Ensinar deve ser parte de aprender, do mesmo modo que teoria e prática, na etimologia da palavra praxis, são indissociáveis. Arte exige sensibilidade, muito trabalho e pesquisa. Se pensarmos na arte de ensinar-aprender nesses termos, sem dúvida, podemos afirmar que ela está presente em muitas escolas. Principalmente, nas práticas de professores inquietos que, junto de crianças e adolescentes que dispensam formação para o uso dos multimeios, fazem algo natural, questionam o processo comunicacional. Esses educadores aprendem com os usos criados pelos seus alunos e ensinam ao desnaturalizar usos e dispositivos técnicos.
A figura do professor como parâmetro para seus alunos se encontra fragilizada diante da velocidade e diversidade de informação?
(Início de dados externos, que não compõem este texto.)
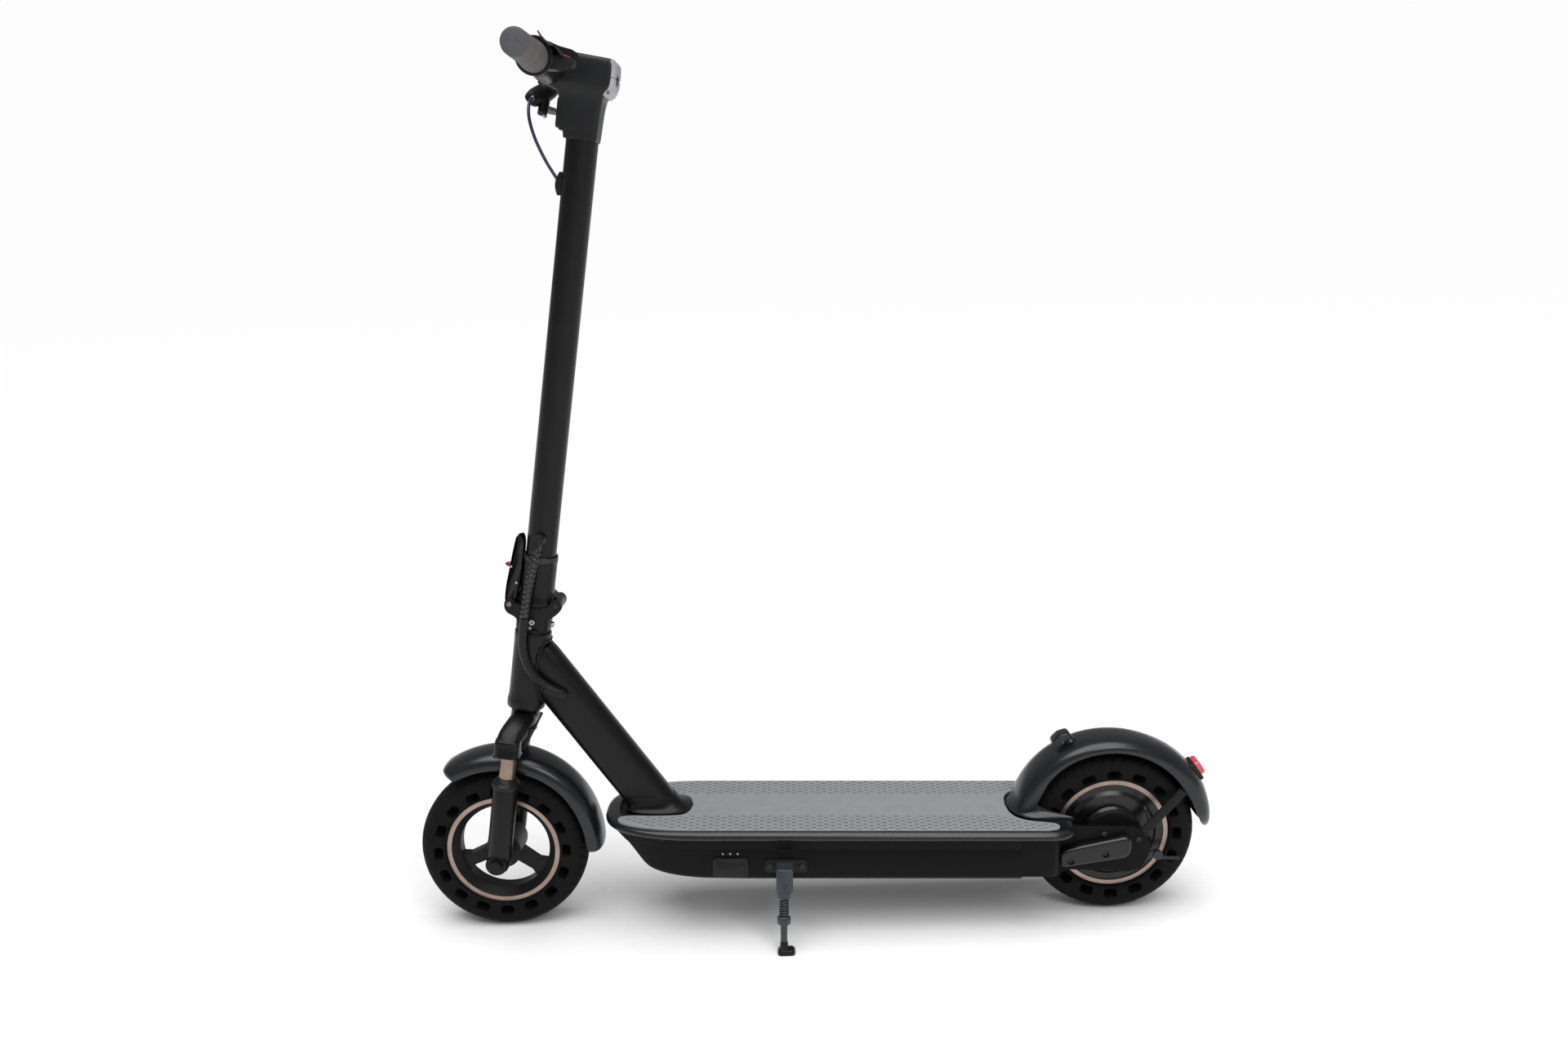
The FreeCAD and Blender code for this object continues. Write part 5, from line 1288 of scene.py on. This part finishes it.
ARM_Y = sum(c.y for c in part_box("brake_arm")) / 2 / MM
adjuster = joined(rod((-553, ARM_Y, -63), (-584, ARM_Y, -64), 2.2, chamfer=0.4),
                  *(moved(lathe([(1, 0), (2.8, 0.4), (2.8, 1), (1, 1.4)], 18, closed=True),
                          shifted(-555 - 2 * k, ARM_Y, -63 - 0.06 * k) @ turned(90, "Z")) for k in range(14)),
                  rod((-528.8, 43, 16), (-528.8, 45.6, 16), 2.4, chamfer=0.5))
piece("cable_adjuster", adjuster, deck, "dark_steel", "frame")
feed = swept([(-528.8, 44, 15, 1, 1), (-535, 44, -4, 1, 1), (-536.5, 44.6, -18, 1, 1),
              (-536.5, 45.4, -30, 1, 1)], per_span=10, around=12, power=2)
piece("feed_wire", feed, deck, "soft_black", "frame", crease=60)


# ---- stage ----

def add_light(name, spot, aim, size, watts):
    data = bpy.data.lights.new(name, "AREA")
    data.shape, data.size, data.size_y = "RECTANGLE", *size
    data.energy = watts
    obj = bpy.data.objects.new(name, data)
    scene.collection.objects.link(obj)
    away = Vector(spot) - Vector(aim)
    obj.matrix_world = Matrix.Translation(spot) @ away.to_track_quat("Z", "Y").to_matrix().to_4x4()


def add_sun(name, towards, strength, spread):
    data = bpy.data.lights.new(name, "SUN")
    data.energy, data.angle = strength, math.radians(spread)
    obj = bpy.data.objects.new(name, data)
    scene.collection.objects.link(obj)
    obj.matrix_world = Vector(towards).to_track_quat("Z", "Y").to_matrix().to_4x4()


FLOOR_HALF, SKY_AS_LIGHT, SKY_SEEN = 60, 0.3, 0.99


def add_stage():
    mesh = bpy.data.meshes.new("floor")
    half = FLOOR_HALF
    mesh.from_pydata([(-half, -half, 0), (half, -half, 0), (half, half, 0), (-half, half, 0)], [],
                     [(0, 1, 2, 3)])
    floor = bpy.data.objects.new("floor", mesh)
    floor.data.materials.append(finish("pale_floor", (0.9, 0.9, 0.9), 0.8, tint=0.01, grain=300, bump=0.02,
                                       specular=0.1))
    scene.collection.objects.link(floor)
    world = bpy.data.worlds.new("studio")
    world.use_nodes = True
    tree = world.node_tree
    back = tree.nodes["Background"]
    back.inputs["Color"].default_value = (0.99, 0.99, 0.995, 1)
    level = tree.nodes.new("ShaderNodeMapRange")
    level.inputs["To Min"].default_value, level.inputs["To Max"].default_value = SKY_AS_LIGHT, SKY_SEEN
    tree.links.new(tree.nodes.new("ShaderNodeLightPath").outputs["Is Camera Ray"], level.inputs["Value"])
    tree.links.new(level.outputs["Result"], back.inputs["Strength"])
    scene.world = world
    add_sun("ceiling", (0.05, 0.25, 1), 2.7, 55)
    add_light("key", (-1.2, 2.6, 2.6), (0, 0, 0.5), (1.6, 1.0), 30)
    scene.view_settings.view_transform = "Standard"


add_stage()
Parâmetros e modelos são questionados intuitivamente pelos jovens o tempo inteiro. Certamente, a figura do professor arrogante, dono do saber que vai generosamente levar sua “luz” aos alunos, está destroçada! Quem pensa no processo de ensino e aprendizagem unidirecional entra em forte colisão com um educando habituado à multitarefa, à multidirecionalidade. O educando é um ouvinte-espectador-leitor em um novo contexto comunicacional, onde passa a ter o poder de emissão, passa a produzir e veicular com grande facilidade e liberdade seus conteúdos. Este novo contexto, bem explorado por um professor investigador de suas práticas, pode se revelar bastante proveitoso na transformação coletiva de informação em conhecimento.
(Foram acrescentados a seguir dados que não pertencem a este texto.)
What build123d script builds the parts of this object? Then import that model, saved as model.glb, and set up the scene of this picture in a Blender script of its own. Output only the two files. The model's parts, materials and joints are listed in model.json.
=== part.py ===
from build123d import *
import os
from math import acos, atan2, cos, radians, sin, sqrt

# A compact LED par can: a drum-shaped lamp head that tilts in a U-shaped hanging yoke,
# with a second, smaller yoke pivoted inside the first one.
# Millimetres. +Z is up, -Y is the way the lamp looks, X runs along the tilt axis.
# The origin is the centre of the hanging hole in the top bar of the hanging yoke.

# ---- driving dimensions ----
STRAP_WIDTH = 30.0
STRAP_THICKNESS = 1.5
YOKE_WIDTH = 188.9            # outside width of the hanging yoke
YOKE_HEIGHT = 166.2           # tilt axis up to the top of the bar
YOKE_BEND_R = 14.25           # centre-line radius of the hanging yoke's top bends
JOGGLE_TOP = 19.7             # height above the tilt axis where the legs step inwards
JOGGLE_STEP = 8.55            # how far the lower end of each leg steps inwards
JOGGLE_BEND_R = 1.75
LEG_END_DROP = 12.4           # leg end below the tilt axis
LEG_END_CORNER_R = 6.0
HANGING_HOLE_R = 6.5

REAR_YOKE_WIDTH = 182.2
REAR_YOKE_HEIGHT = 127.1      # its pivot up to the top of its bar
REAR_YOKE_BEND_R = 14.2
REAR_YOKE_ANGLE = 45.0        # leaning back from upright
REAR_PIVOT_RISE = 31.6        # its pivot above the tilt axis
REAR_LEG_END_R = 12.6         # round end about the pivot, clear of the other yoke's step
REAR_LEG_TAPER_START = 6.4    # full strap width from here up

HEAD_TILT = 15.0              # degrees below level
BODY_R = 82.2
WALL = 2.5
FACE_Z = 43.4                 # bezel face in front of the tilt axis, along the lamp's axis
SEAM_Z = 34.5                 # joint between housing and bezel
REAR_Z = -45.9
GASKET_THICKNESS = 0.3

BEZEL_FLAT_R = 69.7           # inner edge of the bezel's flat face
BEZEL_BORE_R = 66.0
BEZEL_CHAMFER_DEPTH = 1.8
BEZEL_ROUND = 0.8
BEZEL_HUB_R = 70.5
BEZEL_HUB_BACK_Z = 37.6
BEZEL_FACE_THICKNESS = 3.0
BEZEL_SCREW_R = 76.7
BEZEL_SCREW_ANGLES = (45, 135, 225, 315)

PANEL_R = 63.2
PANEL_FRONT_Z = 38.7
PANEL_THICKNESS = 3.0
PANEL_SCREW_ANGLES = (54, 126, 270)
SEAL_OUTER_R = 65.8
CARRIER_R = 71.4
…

Que alternativa o professor pode adotar para estimular a leitura e oferecer conhecimentos mais aprofundados?
A pergunta me fez pensar no ensino de literatura. Preso à historiografia, ao ensino da sucessão de escolas literárias no tempo, ao ensino do que estudiosos disseram sobre as obras que eles consideram as mais significativas, não tem levado os alunos a serem melhores leitores, antes ainda, não fomentam o hábito de leitura, um dos seus principais objetivos. Não precisamos, nem devemos, abandonar isso, mas é extremamente necessário estabelecer links com o que é produzido hoje. Não só o que sai em livros, mas toda inovação que usa áudio, vídeo e fotografia, no ambiente denominado cibercultura. Afinal, a experiência das inovações narrativas do vídeo-poema, da ciberpoesia e dos contos escritos coletivamente podem despertar o interesse pelos mais diferentes tipos de texto.
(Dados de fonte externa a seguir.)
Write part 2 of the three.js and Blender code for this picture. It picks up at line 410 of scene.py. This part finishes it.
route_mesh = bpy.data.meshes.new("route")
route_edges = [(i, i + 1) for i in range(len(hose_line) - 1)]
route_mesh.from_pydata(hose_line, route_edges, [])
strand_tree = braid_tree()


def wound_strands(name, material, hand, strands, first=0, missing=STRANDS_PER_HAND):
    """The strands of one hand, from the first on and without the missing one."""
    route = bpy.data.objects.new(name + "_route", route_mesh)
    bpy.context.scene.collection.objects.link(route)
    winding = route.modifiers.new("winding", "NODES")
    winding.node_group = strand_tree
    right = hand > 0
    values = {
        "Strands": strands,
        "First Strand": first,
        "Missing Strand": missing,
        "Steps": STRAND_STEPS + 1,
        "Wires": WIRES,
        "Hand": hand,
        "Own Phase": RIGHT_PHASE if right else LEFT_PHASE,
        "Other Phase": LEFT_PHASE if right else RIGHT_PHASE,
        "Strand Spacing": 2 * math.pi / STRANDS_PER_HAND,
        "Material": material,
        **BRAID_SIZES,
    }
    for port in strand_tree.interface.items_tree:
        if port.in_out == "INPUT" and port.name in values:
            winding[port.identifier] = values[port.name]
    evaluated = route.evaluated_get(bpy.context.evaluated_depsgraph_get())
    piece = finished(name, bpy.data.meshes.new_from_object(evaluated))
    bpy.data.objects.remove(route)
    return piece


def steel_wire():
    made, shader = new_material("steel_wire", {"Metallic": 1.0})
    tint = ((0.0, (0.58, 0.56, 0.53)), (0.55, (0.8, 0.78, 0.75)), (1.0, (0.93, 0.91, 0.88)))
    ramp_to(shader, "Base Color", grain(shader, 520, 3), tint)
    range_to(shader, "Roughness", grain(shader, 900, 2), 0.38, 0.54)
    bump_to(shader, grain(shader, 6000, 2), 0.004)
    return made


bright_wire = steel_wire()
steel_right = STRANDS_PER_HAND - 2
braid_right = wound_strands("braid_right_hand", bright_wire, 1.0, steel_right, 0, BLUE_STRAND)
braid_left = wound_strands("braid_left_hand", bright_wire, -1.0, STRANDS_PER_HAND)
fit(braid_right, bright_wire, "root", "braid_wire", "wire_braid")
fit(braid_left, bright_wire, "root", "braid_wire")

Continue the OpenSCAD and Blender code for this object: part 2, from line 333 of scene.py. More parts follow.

Você concorda com o uso da internet como ferramenta pedagógica?
A cultura emergente na rede deve ser alvo da apropriação pedagógica, sem dúvida. Aliás, com dúvidas. O que é a “interatividade” além de uma palavra bastante desbotada pelos usos comerciais? E “hipertextualidade”? Como a noção texto se altera com o ambiente digital? Já não basta pronunciar tanto esses termos sem vê-los, de fato, no cotidiano escolar? A sala de aula pode ser enriquecida com práticas de pesquisa, interpretação e avaliação crítica de textos digitalizados.
Quais seriam os meios seriam mais adequados para serem usados em sala de aula?
A internet pode dinamizar conteúdos curriculares, mas também servir de objeto de estudo, na produção midiática, e na produção de mídias escolares, usando blog, podcasting ou postando criações audiovisuais no youtube. A metodologia do webquest e a criação de mapas conceituais podem significar bons pontapés nessa direção. Quem tiver o interesse de realizar os mapas pode recorrer a um programa, o Cmaptool, que pode ser baixado livremente.
A inclusão digital proporciona o contato com milhões de informações de todo o mundo. As pessoas estão preparadas para interagir nesse ambiente?
Lembro de um documentário chamado “Periferia.com”, realizado pela TV Cultura, que mostrava a proliferação de lan houses pelas metrópoles. As crianças e adolescentes da periferia não têm dificuldade em encontrar esses espaços e estão sim utilizando com frequência a internet. Mas seus usos limitam-se, geralmente, aos games e às redes sociais. Bastará, então, termos computadores nos ambientes para que a internet democratize os acessos ao conhecimento e à produção do conhecimento? Talvez as pessoas estejam preparadas instrumentalmente, mas não devemos nos contentar apenas com esse uso. Incluir digitalmente demandará um compromisso que as lan houses e seus empreendedores não tem como assumir, a formação de leitores, ouvintes e espectadores críticos, mas também, e principalmente, de produtivos emissores de textos diversos.